Trust me, it will work wonders!


intuition, interrupted

About 18 months ago…

Let’s get back to the fun stuff!

As spring turned to summer, I had another opportunity to work with Max, my out-of-state office crush. We emailed and occasionally spoke on the phone to communicate. One day after I emailed off a request, I got this reply from Max:

“You should know by now I will do whatever you ask.”

I excitedly waved a co-worker into my cubicle and said, “look at this! I think this cute guy might be flirting with me!” She agreed that he was most definitely flirting. (Perhaps you’ll find it sad that I needed confirmation from another, but this was not the sort of thing that is always self-evident to someone whose primary relationship is spiraling toward Hades.)

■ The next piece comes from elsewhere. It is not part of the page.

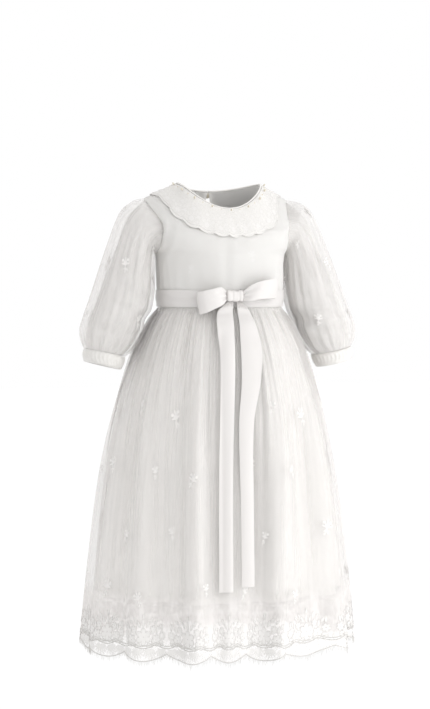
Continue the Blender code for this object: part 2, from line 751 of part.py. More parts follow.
def skirt_point(sections, turn, z, extra):
    """A point of a skirt layer, pushed out from its oval outline by folds and extra."""
    places = [-row.z for row in sections]
    half_width = column_of(sections, "half_width", places, -z)
    half_depth = column_of(sections, "half_depth", places, -z)
    middle_y = column_of(sections, "middle_y", places, -z)
    down = (OVERLAY_SECTIONS[0].z - z) / (OVERLAY_SECTIONS[0].z - OVERLAY_SECTIONS[-1].z)
    angle = math.radians(turn + drift(turn) * max(down, 0.0))
    out = Vector((math.sin(angle) / half_width, -math.cos(angle) / half_depth, 0)).normalized()
    base = Vector((half_width * math.sin(angle), middle_y - half_depth * math.cos(angle), z))
    return base + out * (fold_height(turn, z) + extra)


def gather_depth(z):
    """Depth of the small gathers: nothing in the seam, most a little below, none lower down."""
    below = OVERLAY_SECTIONS[0].z - z
    return GATHER_DEPTH * (0.22 + 0.78 * smooth(below / 0.016)) * smooth(1 - (below - 0.03) / 0.27)


def side_seams(last):
    """The seam axis of a skirt panel, whose first and last columns lie in its side seams."""
    def axis(i, j):
        return 1 if j in (0, last) else None
    return axis


def make_skirt(sheer, satin):
    """Front and back of the gathered tulle skirt, and front and back of its satin lining."""
    half = OVERLAY_COLUMNS // 2
    pieces = []
    for word, start in (("front", -90), ("back", 90)):
        rows = []
        for i, z in enumerate(OVERLAY_ROWS):
            row = []
            for j in range(half + 1):
                turn = start + 180 * j / half
                wave = 1 if j % 2 == 0 else -1
                lobe = abs(math.sin(0.5 * HEM_SCALLOPS * math.radians(turn - start)))
                lower = HEM_SCALLOP_DEPTH * lobe if i == len(OVERLAY_ROWS) - 1 else 0
                point = skirt_point(OVERLAY_SECTIONS, turn, z, wave * gather_depth(z))
                point.z -= lower
                if j in (0, half):
                    point.y += (-0.5 if word == "front" else 0.5) * SEAM_GAP
                row.append(point)
            rows.append(row)
        pieces.append(cloth(f"skirt_overlay_{word}", rows, False, TULLE, sheer, side_seams(half)))
    half = LINING_COLUMNS // 2
    for word, start in (("front", -90), ("back", 90)):
        rows = []
        for z in LINING_ROWS:
            row = []
            for j in range(half + 1):
                point = skirt_point(LINING_SECTIONS, start + 180 * j / half, z, 0.0)
                if j in (0, half):
                    point.y += (-0.5 if word == "front" else 0.5) * SEAM_GAP
                row.append(point)
            rows.append(row)
        pieces.append(cloth(f"skirt_lining_{word}", rows, False, TULLE, satin, side_seams(half)))
    return pieces


def waist_point(turn, z):
    """A point on the outside of the bodice between underarm and waist."""
    front = abs((turn + 180) % 360 - 180) <= 90
    levels = (FRONT_LEVELS if front else BACK_LEVELS)[2:]
    places = [-level.middle_z for level in levels]
    edge_x = column_of(levels, "edge_x", places, -z)
    edge_y = column_of(levels, "edge_y", places, -z)
    middle_y = column_of(levels, "middle_y", places, -z)
    angle = math.radians(turn)
    depth = abs(middle_y - edge_y)
    out = Vector((math.sin(angle) / edge_x, -math.cos(angle) / depth, 0)).normalized()
    return Vector((edge_x * math.sin(angle), edge_y - depth * math.cos(angle), z)), out


def make_sash(finish):
    """Satin ribbon round the waist, over the seam."""
    rows = []
    for z in (SASH_TOP, SASH_BOTTOM):
        lift = RIBBON + SASH_EASE
        row = []
        for j in range(SASH_COLUMNS):
            point, out = waist_point(360 * j / SASH_COLUMNS, z)
            row.append(point + out * lift)
        rows.append(row)
    return cloth("waist_sash", rows, True, RIBBON, finish)


def ribbon(name, stations, finish):
    """A strip of ribbon through stations of middle point, half-width vector and outward side."""
    rows = [[], [], []]
    for middle, half in stations:
        rows[0].append(middle + half)
        rows[1].append(middle)
        rows[2].append(middle - half)
    return cloth(name, rows, False, RIBBON, finish)


def loop_stations(table):
    """Stations of a bow loop from its table, relative to the knot."""
    places = list(range(len(table)))
    stations = []
    for i in range((len(table) - 1) * RIBBON_STEPS + 1):
        at = i / RIBBON_STEPS
        value = {name: column_of(table, name, places, at) for name in RibbonPoint._fields}
        lean = math.radians(value["twist"])
        half = Vector((math.sin(lean), 0, math.cos(lean))) * 0.5 * value["width"]
        stations.append((BOW_MIDDLE + Vector((value["x"], value["y"], value["z"])), half))
    return stations


def waist_turn(turn, z):
    """The waist turn of the cloth that lies at a turn at a height."""
    down = (OVERLAY_SECTIONS[0].z - z) / (OVERLAY_SECTIONS[0].z - OVERLAY_SECTIONS[-1].z)
    found = turn
    for _ in range(12):
        found = turn - drift(found) * max(down, 0.0)
    return found


def tail_stations(table):
    """Stations of a bow tail: it hangs on the front of the skirt, clear of its folds."""
    places = [-row.z for row in table]
    outline = [-row.z for row in OVERLAY_SECTIONS]
    stations = []
    for i in range(TAIL_STEPS + 1):
        down = (i / TAIL_STEPS) ** 1.6
        z = table[0].z + (table[-1].z - table[0].z) * down
        row = {name: column_of(table, name, places, -z) for name in Tail._fields[1:]}
        twist = math.radians(row["twist"])
        half = Vector((math.cos(twist), -math.sin(twist), 0)) * 0.5 * row["width"]
        under = min(z, OVERLAY_SECTIONS[0].z)
        degrees = math.degrees(half.x / column_of(OVERLAY_SECTIONS, "half_width", outline, -under))
        spun = waist_turn(row["turn"], under)
        middle = skirt_point(OVERLAY_SECTIONS, spun, under, 0.0)
        middle.z = z
        foremost = []
        for k in range(-4, 5):
            cloth_point = skirt_point(
                OVERLAY_SECTIONS, spun + degrees * k / 3, under, gather_depth(under) + 0.001)
            share = min(max(k / 3, -1), 1)
            foremost.append(cloth_point.y - share * half.y)
        hanging = min(foremost) - row["stand_off"]
        leaving = 1 - smooth(down / TAIL_DROP_SHARE)
        middle.y = min(hanging + (BOW_MIDDLE.y - hanging) * leaving, min(foremost) - RIBBON)
        stations.append((middle, half))
    return stations


def make_bow(finish):
    """Knot, two loops and two hanging tails at the front of the sash."""
    shape = bmesh.new()
    bmesh.ops.create_cube(shape, size=1.0)
    bmesh.ops.scale(shape, vec=KNOT_SIZE, verts=shape.verts)
    mesh = bpy.data.meshes.new("bow_knot")
    shape.to_mesh(mesh)
    shape.free()
    knot = bpy.data.objects.new("bow_knot", mesh)
    bpy.context.collection.objects.link(knot)
    knot.location = BOW_MIDDLE
    rounding = knot.modifiers.new("Rounding", "BEVEL")
    rounding.width = 0.0035
    rounding.segments = 3
    mesh.materials.append(finish)
    left = ribbon("bow_loop_left", list(reversed(loop_stations(LEFT_LOOP))), finish)
    right = ribbon("bow_loop_right", loop_stations(RIGHT_LOOP), finish)
    tails = []
    for name, table in (("bow_tail_left", LEFT_TAIL), ("bow_tail_right", RIGHT_TAIL)):
        stations = tail_stations(table)
        rows = [[middle - half, middle, middle + half] for middle, half in stations]
        tails.append(cloth(name, rows, False, RIBBON, finish))
    return [knot, left, right] + tails


def main():
    """Make every piece of the gown."""
    clear_scene()
    satin = material("white satin", (0.86, 0.86, 0.85), 0.42, 0.2)
    tulle = material("white embroidered tulle", (0.90, 0.90, 0.89), 0.75, 0.3)
    lace = material("white lace", (0.90, 0.90, 0.89), 0.80, 0.2)
    ribbon_satin = material("white satin ribbon", (0.88, 0.88, 0.88), 0.32, 0.2)
    pearl = material("ivory button", (0.84, 0.80, 0.72), 0.30)
    make_bodice(satin)
    tree = bodice_tree()
    make_collar(tree, lace)
    make_binding(satin)
    make_button(tree, pearl)
    for word, side in (("left", -1), ("right", 1)):
        make_sleeve(side, word, tulle, satin)
    make_skirt(tulle, satin)
    make_sash(ribbon_satin)
    make_bow(ribbon_satin)


main()
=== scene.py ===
"""Child's christening gown: the finish of its cloth, lace, ribbon and trim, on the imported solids.

Metres, +Z up. The front faces -Y, and left means -X. It runs as a script in Blender 4.5.
"""

import math
from collections import namedtuple

import bpy
import numpy as np
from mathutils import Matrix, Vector
from mathutils.bvhtree import BVHTree


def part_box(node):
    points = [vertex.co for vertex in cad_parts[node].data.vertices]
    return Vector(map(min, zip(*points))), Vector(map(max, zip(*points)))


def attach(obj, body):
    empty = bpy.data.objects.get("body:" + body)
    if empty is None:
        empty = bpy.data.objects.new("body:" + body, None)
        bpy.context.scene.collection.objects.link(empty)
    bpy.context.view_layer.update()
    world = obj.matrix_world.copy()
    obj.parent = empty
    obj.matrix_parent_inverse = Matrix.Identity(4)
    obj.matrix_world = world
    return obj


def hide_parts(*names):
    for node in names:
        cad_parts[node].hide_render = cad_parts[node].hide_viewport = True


bl_info = {
    "name": "Christening gown",
    "version": (1, 0, 0),
    "blender": (4, 5, 0),
    "location": "3D View > Sidebar > Gown",
    "description": "Satin, embroidered tulle, lace and ribbon of a child's christening gown",
    "category": "Object",
}

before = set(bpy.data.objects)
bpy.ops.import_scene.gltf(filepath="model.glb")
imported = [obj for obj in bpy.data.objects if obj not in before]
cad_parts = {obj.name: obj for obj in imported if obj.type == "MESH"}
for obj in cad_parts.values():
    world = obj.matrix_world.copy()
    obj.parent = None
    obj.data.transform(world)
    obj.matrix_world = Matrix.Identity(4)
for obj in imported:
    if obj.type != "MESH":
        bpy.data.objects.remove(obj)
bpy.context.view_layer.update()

# Neck opening: an ellipse seen from above, cut lower at the front than at the back
NECK_HALF_WIDTH = 0.068
NECK_HALF_DEPTH = 0.048
FRONT_NECK_DROP = 0.040
BACK_NECK_DROP = 0.010
NECK_SHARE = 0.5  # share of a bodice panel's columns that end at the neckline
SHOULDER_TIP = np.array([0.118, 0.013, -0.022])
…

And so things got interesting. A fairly attractive man (who was also a newly wed) was offering a little bit more positive attention than was strictly required by his job. Which was nice.

But there was something deeper and more profound going on:  I had gotten a vibe around Max, something that made me think he might have some special potential in my life (at least until I heard he was getting married). And now I was getting some feedback suggesting that energy was mutual. My feminine intuition seemed to be functioning properly! After years of being told I was “crazy” every time I verbalized something I was feeling intuitively, I was now getting affirmation of what my sixth sense was telling me. My mojo — I guess they call it jojo for women — was coming back!

And I had an upcoming work trip to Max’s region, so I would see him soon!